# Written problem
Repeat everything in the material exactly.
________________________________________
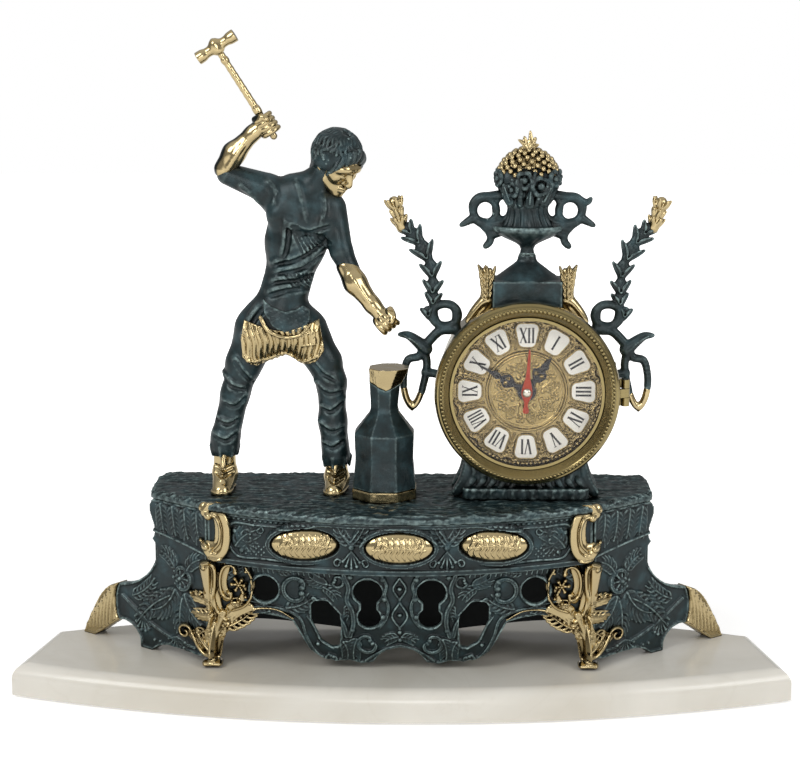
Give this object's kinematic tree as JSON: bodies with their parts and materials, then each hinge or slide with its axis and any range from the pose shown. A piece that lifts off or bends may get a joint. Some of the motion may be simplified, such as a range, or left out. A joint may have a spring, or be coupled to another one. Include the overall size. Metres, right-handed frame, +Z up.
{
  "type": "figural mantel clock",
  "caption": "Figural mantel clock: drum case with hinged bezel and rear cover, smith at an anvil, pierced footed casting on a lens-shaped stone plinth.",
  "frame": {"origin": "on the surface it stands on, under the middle of the plinth", "axes": "+X to the right seen from the front, +Y to the back, +Z up; the dial faces -Y"},
  "size_m": [0.46, 0.15, 0.3898],
  "materials": {
    "marble": "polished cream marble",
    "felt": "felt",
    "steel": "plain steel",
    "patina": "dark green-black patina on cast metal, rubbed bright on the ridges",
    "gilt": "aged gilding on cast metal",
    "case_gilt": "lacquered gilt",
    "dial_gilt": "pressed and gilt, satin",
    "enamel": "white enamel",
    "clear_glass": "clear domed glass",
    "black_steel": "black lacquered steel",
    "copper_red": "copper red lacquer",
    "black_plastic": "moulded, fine grain",
    "white_plastic": "moulded",
    "battery_jacket": "printed steel jacket without any marking"
  },
  "bodies": {
    "case": {"marble_plinth": "marble", "felt_pads": "felt", "base_screws": "steel", "platform_screws": "steel", "platform_top": "patina", "front_apron": "patina", "side_panel_left": "patina", "side_panel_right": "patina", "back_panel": "patina", "oval_bosses": "gilt", "back_foot_left": "gilt", "back_foot_right": "gilt", "corner_mount_left": "gilt", "corner_mount_right": "gilt", "figure_torso": "patina", "figure_leg_right": "patina", "figure_leg_left": "patina", "figure_boot_right": "gilt", "figure_boot_left": "gilt", "figure_apron": "gilt", "figure_head": "patina", "figure_face": "gilt", "hammer_handle": "gilt", "hammer_head": "gilt", "figure_upper_arm_right": "patina", "figure_forearm_right": "gilt", "figure_upper_arm_left": "patina", "figure_forearm_left": "gilt", "anvil_base_band": "gilt", "anvil_face": "gilt", "anvil_block": "patina", "drum_foot": "patina", "drum_case": "case_gilt", "bezel_hinge_pin": "steel", "rear_hinge_pin": "steel", "dial_plate": "dial_gilt", "numeral_plaques": "enamel", "dial_medallion": "dial_gilt", "dial_nut": "dial_gilt", "movement_case": "black_plastic", "battery": "battery_jacket", "pediment_block": "patina", "pediment_mount_left": "gilt", "pediment_mount_right": "gilt", "urn_bowl": "patina", "urn_handle_left": "patina", "urn_handle_right": "patina", "bouquet": "patina", "grape_cluster": "gilt", "branch_left": "patina", "branch_right": "patina", "branch_finial_left": "gilt", "branch_finial_right": "gilt"},
    "minute_arbor": {"minute_hand": "black_steel"},
    "hour_arbor": {"hour_hand": "black_steel"},
    "second_arbor": {"second_hand": "copper_red"},
    "setting_knob": {"set_knob": "white_plastic"},
    "front_door": {"bezel": "case_gilt", "bezel_glass": "clear_glass"},
    "rear_door": {"rear_cover": "case_gilt"}
  },
  "joints": [
    {"name": "minute_turn", "type": "hinge", "parent": "case", "child": "minute_arbor", "pos_m": [0.073, -0.021, 0.1835], "axis": [0, 1, 0], "continuous": true},
    {"name": "hour_turn", "type": "hinge", "parent": "case", "child": "hour_arbor", "pos_m": [0.073, -0.019, 0.1835], "axis": [0, 1, 0], "continuous": true},
    {"name": "second_turn", "type": "hinge", "parent": "case", "child": "second_arbor", "pos_m": [0.073, -0.022, 0.1835], "axis": [0, 1, 0], "continuous": true},
    {"name": "knob_turn", "type": "hinge", "parent": "case", "child": "setting_knob", "pos_m": [0.073, 0.003, 0.1975], "axis": [0, 1, 0], "continuous": true},
    {"name": "bezel_hinge", "type": "hinge", "parent": "case", "child": "front_door", "pos_m": [0.1299, -0.02, 0.1835], "axis": [0, 0, 1], "range_deg": [0, 105]},
    {"name": "rear_cover_hinge", "type": "hinge", "parent": "case", "child": "rear_door", "pos_m": [0.1262, 0.03, 0.1835], "axis": [0, 0, -1], "range_deg": [0, 110]}
  ],
  "couplings": [
    {"joint": "hour_turn", "follows": "minute_turn", "ratio": 0.083333},
    {"joint": "knob_turn", "follows": "minute_turn", "ratio": -1}
  ]
}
________________________________________
# Full answer
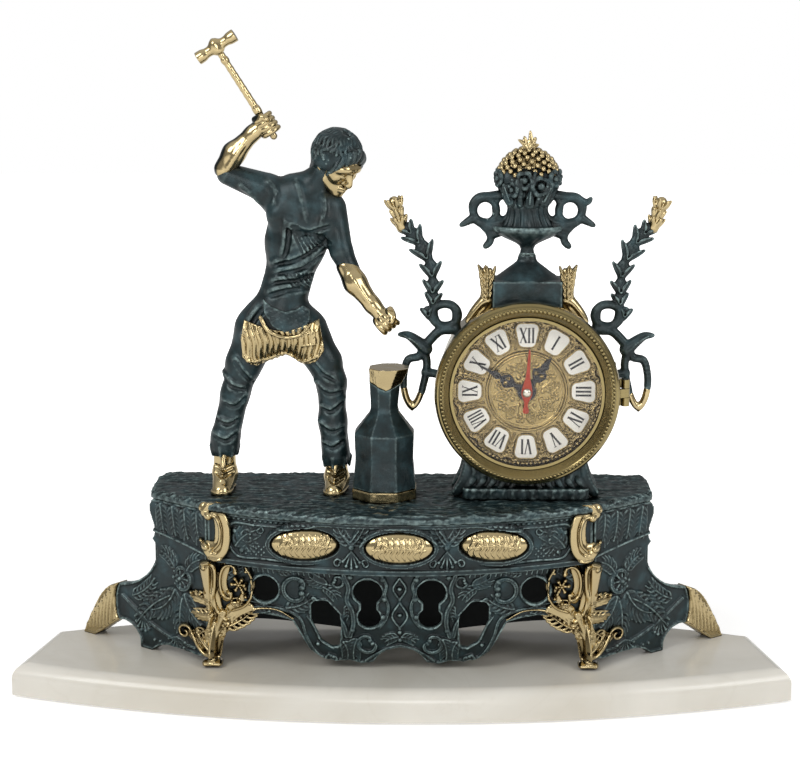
Give this object's kinematic tree as JSON: bodies with their parts and materials, then each hinge or slide with its axis and any range from the pose shown. A piece that lifts off or bends may get a joint. Some of the motion may be simplified, such as a range, or left out. A joint may have a spring, or be coupled to another one. Include the overall size. Metres, right-handed frame, +Z up.
{
  "type": "figural mantel clock",
  "caption": "Figural mantel clock: drum case with hinged bezel and rear cover, smith at an anvil, pierced footed casting on a lens-shaped stone plinth.",
  "frame": {"origin": "on the surface it stands on, under the middle of the plinth", "axes": "+X to the right seen from the front, +Y to the back, +Z up; the dial faces -Y"},
  "size_m": [0.46, 0.15, 0.3898],
  "materials": {
    "marble": "polished cream marble",
    "felt": "felt",
    "steel": "plain steel",
    "patina": "dark green-black patina on cast metal, rubbed bright on the ridges",
    "gilt": "aged gilding on cast metal",
    "case_gilt": "lacquered gilt",
    "dial_gilt": "pressed and gilt, satin",
    "enamel": "white enamel",
    "clear_glass": "clear domed glass",
    "black_steel": "black lacquered steel",
    "copper_red": "copper red lacquer",
    "black_plastic": "moulded, fine grain",
    "white_plastic": "moulded",
    "battery_jacket": "printed steel jacket without any marking"
  },
  "bodies": {
    "case": {"marble_plinth": "marble", "felt_pads": "felt", "base_screws": "steel", "platform_screws": "steel", "platform_top": "patina", "front_apron": "patina", "side_panel_left": "patina", "side_panel_right": "patina", "back_panel": "patina", "oval_bosses": "gilt", "back_foot_left": "gilt", "back_foot_right": "gilt", "corner_mount_left": "gilt", "corner_mount_right": "gilt", "figure_torso": "patina", "figure_leg_right": "patina", "figure_leg_left": "patina", "figure_boot_right": "gilt", "figure_boot_left": "gilt", "figure_apron": "gilt", "figure_head": "patina", "figure_face": "gilt", "hammer_handle": "gilt", "hammer_head": "gilt", "figure_upper_arm_right": "patina", "figure_forearm_right": "gilt", "figure_upper_arm_left": "patina", "figure_forearm_left": "gilt", "anvil_base_band": "gilt", "anvil_face": "gilt", "anvil_block": "patina", "drum_foot": "patina", "drum_case": "case_gilt", "bezel_hinge_pin": "steel", "rear_hinge_pin": "steel", "dial_plate": "dial_gilt", "numeral_plaques": "enamel", "dial_medallion": "dial_gilt", "dial_nut": "dial_gilt", "movement_case": "black_plastic", "battery": "battery_jacket", "pediment_block": "patina", "pediment_mount_left": "gilt", "pediment_mount_right": "gilt", "urn_bowl": "patina", "urn_handle_left": "patina", "urn_handle_right": "patina", "bouquet": "patina", "grape_cluster": "gilt", "branch_left": "patina", "branch_right": "patina", "branch_finial_left": "gilt", "branch_finial_right": "gilt"},
    "minute_arbor": {"minute_hand": "black_steel"},
    "hour_arbor": {"hour_hand": "black_steel"},
    "second_arbor": {"second_hand": "copper_red"},
    "setting_knob": {"set_knob": "white_plastic"},
    "front_door": {"bezel": "case_gilt", "bezel_glass": "clear_glass"},
    "rear_door": {"rear_cover": "case_gilt"}
  },
  "joints": [
    {"name": "minute_turn", "type": "hinge", "parent": "case", "child": "minute_arbor", "pos_m": [0.073, -0.021, 0.1835], "axis": [0, 1, 0], "continuous": true},
    {"name": "hour_turn", "type": "hinge", "parent": "case", "child": "hour_arbor", "pos_m": [0.073, -0.019, 0.1835], "axis": [0, 1, 0], "continuous": true},
    {"name": "second_turn", "type": "hinge", "parent": "case", "child": "second_arbor", "pos_m": [0.073, -0.022, 0.1835], "axis": [0, 1, 0], "continuous": true},
    {"name": "knob_turn", "type": "hinge", "parent": "case", "child": "setting_knob", "pos_m": [0.073, 0.003, 0.1975], "axis": [0, 1, 0], "continuous": true},
    {"name": "bezel_hinge", "type": "hinge", "parent": "case", "child": "front_door", "pos_m": [0.1299, -0.02, 0.1835], "axis": [0, 0, 1], "range_deg": [0, 105]},
    {"name": "rear_cover_hinge", "type": "hinge", "parent": "case", "child": "rear_door", "pos_m": [0.1262, 0.03, 0.1835], "axis": [0, 0, -1], "range_deg": [0, 110]}
  ],
  "couplings": [
    {"joint": "hour_turn", "follows": "minute_turn", "ratio": 0.083333},
    {"joint": "knob_turn", "follows": "minute_turn", "ratio": -1}
  ]
}